> **Given instruction**: Everything from the line containing "obj.matrix_world = world" through the line containing "imported = [obj" should be repeated exactly, and nothing else from the data.

Part of a data file:
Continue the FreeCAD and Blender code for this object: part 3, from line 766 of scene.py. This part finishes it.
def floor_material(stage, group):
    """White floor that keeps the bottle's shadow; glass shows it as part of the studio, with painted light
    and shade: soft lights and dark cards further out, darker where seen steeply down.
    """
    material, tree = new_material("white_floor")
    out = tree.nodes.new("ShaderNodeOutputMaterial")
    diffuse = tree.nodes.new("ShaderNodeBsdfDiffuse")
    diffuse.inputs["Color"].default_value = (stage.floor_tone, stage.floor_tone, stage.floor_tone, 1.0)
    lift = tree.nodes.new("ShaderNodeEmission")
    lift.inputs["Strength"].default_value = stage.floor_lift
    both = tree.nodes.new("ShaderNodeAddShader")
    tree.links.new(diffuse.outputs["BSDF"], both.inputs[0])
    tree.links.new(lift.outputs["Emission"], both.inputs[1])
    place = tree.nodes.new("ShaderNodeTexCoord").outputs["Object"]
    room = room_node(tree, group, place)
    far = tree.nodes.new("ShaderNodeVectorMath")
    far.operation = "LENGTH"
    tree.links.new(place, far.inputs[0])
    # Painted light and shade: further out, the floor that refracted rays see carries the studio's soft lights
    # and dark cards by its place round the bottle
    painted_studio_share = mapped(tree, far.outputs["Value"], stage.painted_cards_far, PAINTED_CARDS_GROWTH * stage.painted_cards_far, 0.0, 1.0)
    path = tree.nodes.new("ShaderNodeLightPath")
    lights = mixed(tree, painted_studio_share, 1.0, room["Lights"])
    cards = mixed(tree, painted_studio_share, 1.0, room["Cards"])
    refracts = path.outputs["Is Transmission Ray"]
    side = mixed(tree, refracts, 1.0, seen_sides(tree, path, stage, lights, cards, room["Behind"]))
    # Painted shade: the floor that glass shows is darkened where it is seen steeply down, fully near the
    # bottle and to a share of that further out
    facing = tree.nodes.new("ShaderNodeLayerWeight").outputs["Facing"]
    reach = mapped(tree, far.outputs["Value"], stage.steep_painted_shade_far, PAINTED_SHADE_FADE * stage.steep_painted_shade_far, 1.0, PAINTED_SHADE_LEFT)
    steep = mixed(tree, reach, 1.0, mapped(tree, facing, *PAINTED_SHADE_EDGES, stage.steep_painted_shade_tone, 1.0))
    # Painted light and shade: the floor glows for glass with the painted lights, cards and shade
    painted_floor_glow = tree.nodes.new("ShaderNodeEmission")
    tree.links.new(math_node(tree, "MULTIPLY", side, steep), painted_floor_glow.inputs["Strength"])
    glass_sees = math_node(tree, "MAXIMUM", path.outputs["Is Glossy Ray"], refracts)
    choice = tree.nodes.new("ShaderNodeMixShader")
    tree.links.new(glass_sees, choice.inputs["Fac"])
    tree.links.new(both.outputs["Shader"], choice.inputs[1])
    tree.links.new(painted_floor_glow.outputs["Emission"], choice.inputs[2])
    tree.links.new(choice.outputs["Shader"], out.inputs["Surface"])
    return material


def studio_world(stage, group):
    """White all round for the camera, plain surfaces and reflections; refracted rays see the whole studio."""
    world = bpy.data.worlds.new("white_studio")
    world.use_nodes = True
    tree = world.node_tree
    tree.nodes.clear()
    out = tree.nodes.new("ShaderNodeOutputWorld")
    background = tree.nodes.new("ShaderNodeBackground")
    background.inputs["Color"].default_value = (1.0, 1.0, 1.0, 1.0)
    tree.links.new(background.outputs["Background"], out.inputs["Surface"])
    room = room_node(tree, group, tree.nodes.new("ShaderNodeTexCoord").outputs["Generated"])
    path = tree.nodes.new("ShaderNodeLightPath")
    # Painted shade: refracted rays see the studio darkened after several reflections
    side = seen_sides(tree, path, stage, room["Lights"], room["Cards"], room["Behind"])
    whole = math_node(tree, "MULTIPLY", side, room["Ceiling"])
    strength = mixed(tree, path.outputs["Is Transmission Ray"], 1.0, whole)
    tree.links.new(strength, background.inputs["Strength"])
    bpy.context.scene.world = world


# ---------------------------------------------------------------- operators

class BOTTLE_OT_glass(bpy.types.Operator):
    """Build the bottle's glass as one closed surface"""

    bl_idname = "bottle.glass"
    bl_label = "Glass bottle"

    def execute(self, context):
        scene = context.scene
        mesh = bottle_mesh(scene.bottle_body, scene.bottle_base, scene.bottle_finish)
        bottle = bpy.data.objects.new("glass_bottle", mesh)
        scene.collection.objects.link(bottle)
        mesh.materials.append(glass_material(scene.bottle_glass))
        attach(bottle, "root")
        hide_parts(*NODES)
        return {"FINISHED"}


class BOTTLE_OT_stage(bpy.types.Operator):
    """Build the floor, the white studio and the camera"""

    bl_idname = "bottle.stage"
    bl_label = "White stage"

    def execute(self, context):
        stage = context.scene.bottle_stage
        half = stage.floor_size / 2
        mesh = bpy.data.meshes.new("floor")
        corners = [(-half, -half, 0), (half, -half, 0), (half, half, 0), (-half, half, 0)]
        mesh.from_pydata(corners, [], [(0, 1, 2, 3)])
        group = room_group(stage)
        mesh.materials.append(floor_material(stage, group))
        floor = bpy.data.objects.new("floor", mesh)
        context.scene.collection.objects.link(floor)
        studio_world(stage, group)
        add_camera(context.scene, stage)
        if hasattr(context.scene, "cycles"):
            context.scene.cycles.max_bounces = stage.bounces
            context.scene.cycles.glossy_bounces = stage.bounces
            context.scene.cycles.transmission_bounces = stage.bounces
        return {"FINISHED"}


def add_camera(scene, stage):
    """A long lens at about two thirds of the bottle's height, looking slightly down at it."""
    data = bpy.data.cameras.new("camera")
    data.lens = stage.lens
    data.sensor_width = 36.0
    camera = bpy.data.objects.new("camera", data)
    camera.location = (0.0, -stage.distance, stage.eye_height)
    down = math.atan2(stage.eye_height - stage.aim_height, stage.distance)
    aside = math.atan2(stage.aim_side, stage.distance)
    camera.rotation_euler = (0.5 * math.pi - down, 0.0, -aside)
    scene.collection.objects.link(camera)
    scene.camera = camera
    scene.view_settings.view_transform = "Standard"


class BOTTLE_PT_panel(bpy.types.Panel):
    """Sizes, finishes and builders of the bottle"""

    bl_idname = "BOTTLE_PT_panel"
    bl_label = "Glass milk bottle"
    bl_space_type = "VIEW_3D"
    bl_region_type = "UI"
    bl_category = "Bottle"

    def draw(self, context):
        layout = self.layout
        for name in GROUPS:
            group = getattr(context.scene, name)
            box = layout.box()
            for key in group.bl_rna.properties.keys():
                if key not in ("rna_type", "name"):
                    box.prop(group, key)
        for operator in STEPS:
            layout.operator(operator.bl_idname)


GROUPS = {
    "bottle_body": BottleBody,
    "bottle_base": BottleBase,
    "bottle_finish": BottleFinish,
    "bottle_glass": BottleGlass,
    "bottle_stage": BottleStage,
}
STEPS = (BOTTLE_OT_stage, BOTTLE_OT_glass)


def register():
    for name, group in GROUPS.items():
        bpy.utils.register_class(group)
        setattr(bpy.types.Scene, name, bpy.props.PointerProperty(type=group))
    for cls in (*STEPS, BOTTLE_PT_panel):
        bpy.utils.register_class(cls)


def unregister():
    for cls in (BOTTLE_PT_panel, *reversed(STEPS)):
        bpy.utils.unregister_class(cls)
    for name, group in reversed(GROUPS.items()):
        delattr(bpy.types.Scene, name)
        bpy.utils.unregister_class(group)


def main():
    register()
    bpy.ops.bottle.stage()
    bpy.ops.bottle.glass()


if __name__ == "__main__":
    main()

* * *

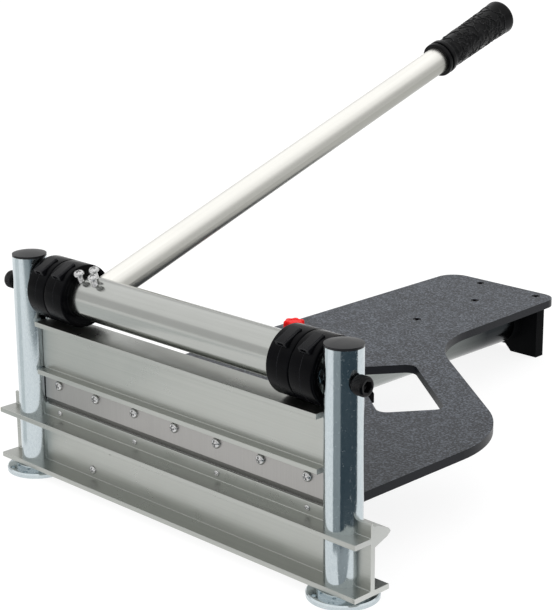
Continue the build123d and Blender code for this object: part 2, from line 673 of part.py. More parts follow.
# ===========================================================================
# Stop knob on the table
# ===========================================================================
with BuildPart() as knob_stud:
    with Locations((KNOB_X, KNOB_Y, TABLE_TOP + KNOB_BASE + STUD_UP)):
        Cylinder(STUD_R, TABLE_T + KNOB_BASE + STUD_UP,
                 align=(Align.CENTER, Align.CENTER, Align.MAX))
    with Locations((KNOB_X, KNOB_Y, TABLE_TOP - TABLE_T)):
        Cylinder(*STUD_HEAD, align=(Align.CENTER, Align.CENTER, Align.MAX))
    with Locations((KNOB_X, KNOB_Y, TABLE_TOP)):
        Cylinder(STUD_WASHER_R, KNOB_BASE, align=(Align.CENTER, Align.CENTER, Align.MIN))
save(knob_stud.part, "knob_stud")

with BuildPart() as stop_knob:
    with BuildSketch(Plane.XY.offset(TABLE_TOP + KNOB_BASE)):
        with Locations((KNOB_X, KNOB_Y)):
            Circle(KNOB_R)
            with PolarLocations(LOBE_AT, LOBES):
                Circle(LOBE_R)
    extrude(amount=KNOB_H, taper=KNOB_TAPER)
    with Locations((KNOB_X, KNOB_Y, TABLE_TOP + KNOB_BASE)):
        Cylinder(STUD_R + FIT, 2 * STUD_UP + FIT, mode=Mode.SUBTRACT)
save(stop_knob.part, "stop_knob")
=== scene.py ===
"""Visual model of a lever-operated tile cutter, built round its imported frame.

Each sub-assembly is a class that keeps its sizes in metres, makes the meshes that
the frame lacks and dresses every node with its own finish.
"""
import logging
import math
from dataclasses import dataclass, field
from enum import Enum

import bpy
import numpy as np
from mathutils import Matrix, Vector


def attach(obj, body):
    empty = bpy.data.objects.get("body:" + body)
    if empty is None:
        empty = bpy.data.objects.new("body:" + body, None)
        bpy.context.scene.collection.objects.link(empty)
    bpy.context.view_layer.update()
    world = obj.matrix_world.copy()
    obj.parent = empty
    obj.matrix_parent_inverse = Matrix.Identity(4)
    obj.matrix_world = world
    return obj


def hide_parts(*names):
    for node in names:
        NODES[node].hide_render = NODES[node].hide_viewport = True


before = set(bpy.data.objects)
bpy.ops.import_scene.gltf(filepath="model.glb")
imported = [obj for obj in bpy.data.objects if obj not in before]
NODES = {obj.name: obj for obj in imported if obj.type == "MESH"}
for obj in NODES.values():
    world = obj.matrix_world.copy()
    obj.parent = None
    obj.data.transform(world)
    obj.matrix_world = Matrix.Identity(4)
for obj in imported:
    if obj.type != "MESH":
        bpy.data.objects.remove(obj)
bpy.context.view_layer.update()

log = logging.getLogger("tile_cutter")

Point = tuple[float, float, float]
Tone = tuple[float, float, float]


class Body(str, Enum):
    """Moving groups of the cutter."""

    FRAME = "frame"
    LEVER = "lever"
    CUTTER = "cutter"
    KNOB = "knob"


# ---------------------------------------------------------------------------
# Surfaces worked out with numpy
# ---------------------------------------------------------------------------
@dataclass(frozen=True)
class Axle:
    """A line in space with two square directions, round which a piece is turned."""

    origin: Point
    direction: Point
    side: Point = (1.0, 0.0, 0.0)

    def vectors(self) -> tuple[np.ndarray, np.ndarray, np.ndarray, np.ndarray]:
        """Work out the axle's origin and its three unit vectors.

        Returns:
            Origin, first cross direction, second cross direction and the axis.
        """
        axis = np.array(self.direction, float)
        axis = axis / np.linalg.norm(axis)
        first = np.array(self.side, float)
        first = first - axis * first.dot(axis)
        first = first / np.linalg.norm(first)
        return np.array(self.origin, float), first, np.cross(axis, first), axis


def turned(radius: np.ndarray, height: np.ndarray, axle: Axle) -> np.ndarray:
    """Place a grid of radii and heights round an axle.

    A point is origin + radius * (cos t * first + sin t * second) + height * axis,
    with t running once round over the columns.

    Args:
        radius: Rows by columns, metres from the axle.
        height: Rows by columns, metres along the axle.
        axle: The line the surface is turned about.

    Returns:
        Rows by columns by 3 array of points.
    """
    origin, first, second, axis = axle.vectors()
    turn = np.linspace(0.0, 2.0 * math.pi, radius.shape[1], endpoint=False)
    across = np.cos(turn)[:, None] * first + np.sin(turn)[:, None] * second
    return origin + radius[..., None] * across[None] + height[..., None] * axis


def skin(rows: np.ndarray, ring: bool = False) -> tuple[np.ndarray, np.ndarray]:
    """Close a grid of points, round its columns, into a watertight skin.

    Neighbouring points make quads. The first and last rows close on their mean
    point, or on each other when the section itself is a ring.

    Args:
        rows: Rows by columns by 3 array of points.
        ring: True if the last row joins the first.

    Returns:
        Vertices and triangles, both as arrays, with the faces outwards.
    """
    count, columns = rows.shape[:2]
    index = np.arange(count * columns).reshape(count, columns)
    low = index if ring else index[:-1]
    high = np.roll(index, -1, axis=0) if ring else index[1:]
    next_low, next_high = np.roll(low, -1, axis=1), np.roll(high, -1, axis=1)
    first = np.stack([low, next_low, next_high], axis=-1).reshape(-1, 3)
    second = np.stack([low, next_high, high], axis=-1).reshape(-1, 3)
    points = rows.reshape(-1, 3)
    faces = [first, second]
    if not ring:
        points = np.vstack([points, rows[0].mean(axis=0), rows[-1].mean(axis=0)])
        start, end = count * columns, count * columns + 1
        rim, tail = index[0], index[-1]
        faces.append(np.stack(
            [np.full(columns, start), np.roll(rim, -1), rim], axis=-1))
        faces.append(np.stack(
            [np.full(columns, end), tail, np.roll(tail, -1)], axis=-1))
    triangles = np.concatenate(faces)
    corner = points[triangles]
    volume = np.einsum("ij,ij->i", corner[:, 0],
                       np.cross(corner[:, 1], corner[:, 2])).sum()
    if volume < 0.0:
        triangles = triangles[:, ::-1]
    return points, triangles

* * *

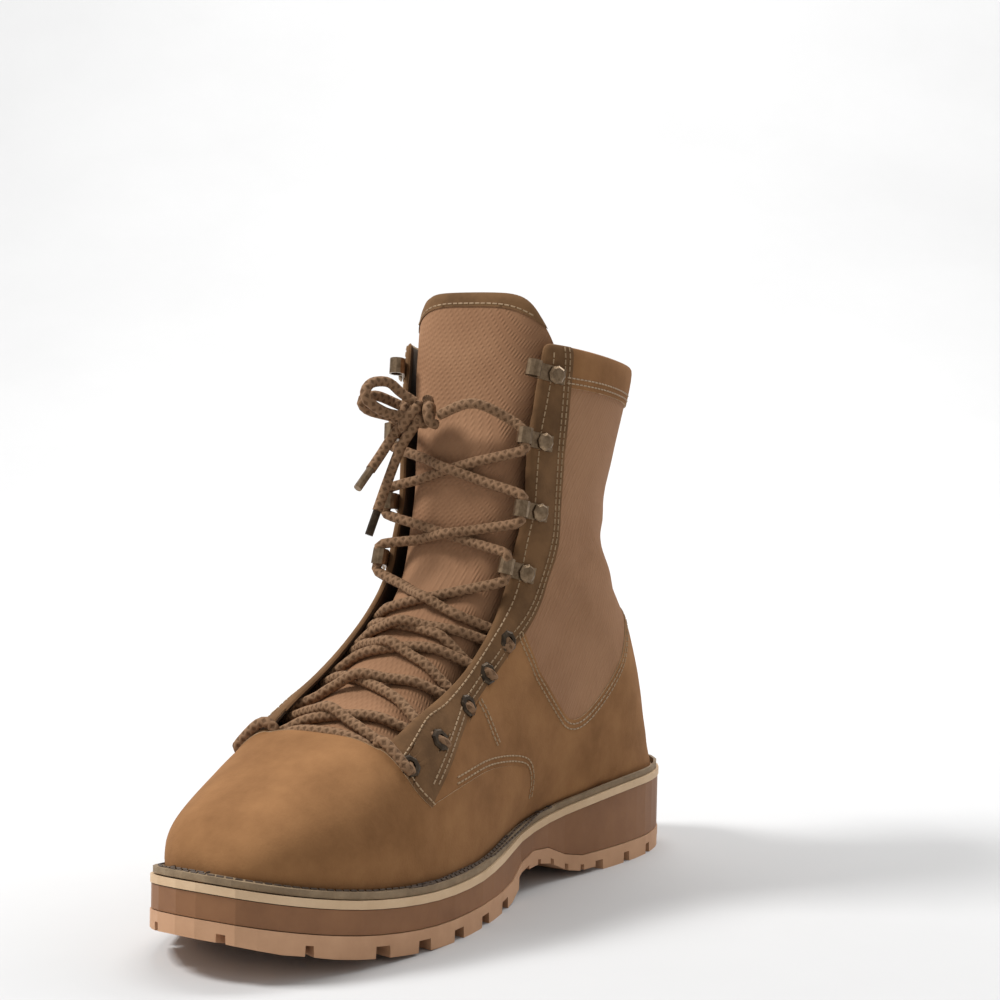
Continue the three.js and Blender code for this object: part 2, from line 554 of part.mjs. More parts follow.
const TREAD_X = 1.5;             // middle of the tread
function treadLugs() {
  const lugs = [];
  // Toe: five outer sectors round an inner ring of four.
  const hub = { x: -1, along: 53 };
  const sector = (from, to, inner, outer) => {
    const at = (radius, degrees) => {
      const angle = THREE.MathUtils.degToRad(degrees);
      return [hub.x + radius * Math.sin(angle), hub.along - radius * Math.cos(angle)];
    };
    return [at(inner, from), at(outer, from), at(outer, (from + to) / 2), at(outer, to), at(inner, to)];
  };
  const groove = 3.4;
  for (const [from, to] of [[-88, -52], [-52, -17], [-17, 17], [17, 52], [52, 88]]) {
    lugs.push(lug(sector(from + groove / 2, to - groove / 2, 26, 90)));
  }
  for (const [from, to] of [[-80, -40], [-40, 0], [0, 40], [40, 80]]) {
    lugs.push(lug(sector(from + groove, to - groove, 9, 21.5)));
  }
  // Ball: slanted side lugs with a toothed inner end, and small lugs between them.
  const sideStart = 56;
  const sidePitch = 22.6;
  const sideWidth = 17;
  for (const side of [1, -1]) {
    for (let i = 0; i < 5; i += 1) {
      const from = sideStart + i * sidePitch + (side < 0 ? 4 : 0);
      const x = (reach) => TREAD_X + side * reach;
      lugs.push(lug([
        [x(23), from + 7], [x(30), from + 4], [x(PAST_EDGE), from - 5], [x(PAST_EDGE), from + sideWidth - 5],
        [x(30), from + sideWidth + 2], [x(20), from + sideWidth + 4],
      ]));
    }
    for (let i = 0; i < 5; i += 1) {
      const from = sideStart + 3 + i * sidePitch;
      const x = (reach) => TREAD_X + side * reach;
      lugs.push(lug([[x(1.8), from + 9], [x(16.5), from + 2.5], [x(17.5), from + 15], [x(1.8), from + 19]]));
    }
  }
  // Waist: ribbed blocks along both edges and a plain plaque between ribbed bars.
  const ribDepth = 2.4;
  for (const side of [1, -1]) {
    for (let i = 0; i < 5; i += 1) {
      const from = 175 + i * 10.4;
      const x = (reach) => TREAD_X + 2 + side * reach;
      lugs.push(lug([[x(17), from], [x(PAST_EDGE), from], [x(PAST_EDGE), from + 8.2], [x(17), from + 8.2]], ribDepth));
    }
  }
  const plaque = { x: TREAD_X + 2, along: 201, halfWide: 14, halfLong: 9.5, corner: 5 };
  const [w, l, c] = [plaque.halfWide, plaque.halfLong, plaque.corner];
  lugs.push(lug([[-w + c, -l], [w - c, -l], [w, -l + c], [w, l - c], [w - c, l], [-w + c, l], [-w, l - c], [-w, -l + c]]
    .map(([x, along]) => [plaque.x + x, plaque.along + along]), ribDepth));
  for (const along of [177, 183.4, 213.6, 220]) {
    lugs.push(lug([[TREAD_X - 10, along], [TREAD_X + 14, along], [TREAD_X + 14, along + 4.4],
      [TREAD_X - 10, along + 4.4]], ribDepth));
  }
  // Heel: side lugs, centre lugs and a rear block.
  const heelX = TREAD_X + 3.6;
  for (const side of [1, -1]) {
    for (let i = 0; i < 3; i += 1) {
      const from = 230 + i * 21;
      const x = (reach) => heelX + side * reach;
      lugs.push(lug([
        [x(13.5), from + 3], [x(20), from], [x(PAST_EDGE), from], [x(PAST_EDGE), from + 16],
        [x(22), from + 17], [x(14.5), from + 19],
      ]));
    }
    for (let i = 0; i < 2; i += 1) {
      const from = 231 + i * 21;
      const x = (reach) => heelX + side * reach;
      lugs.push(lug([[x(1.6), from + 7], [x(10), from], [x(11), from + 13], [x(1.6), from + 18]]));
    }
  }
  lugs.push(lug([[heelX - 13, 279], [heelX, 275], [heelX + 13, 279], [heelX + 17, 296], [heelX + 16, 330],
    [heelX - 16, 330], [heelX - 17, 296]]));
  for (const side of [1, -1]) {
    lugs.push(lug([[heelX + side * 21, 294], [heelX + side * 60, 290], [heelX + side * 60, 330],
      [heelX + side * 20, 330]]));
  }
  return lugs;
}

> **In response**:
    obj.matrix_world = world
    return obj


def hide_parts(*names):
    for node in names:
        NODES[node].hide_render = NODES[node].hide_viewport = True


before = set(bpy.data.objects)
bpy.ops.import_scene.gltf(filepath="model.glb")
imported = [obj for obj in bpy.data.objects if obj not in before]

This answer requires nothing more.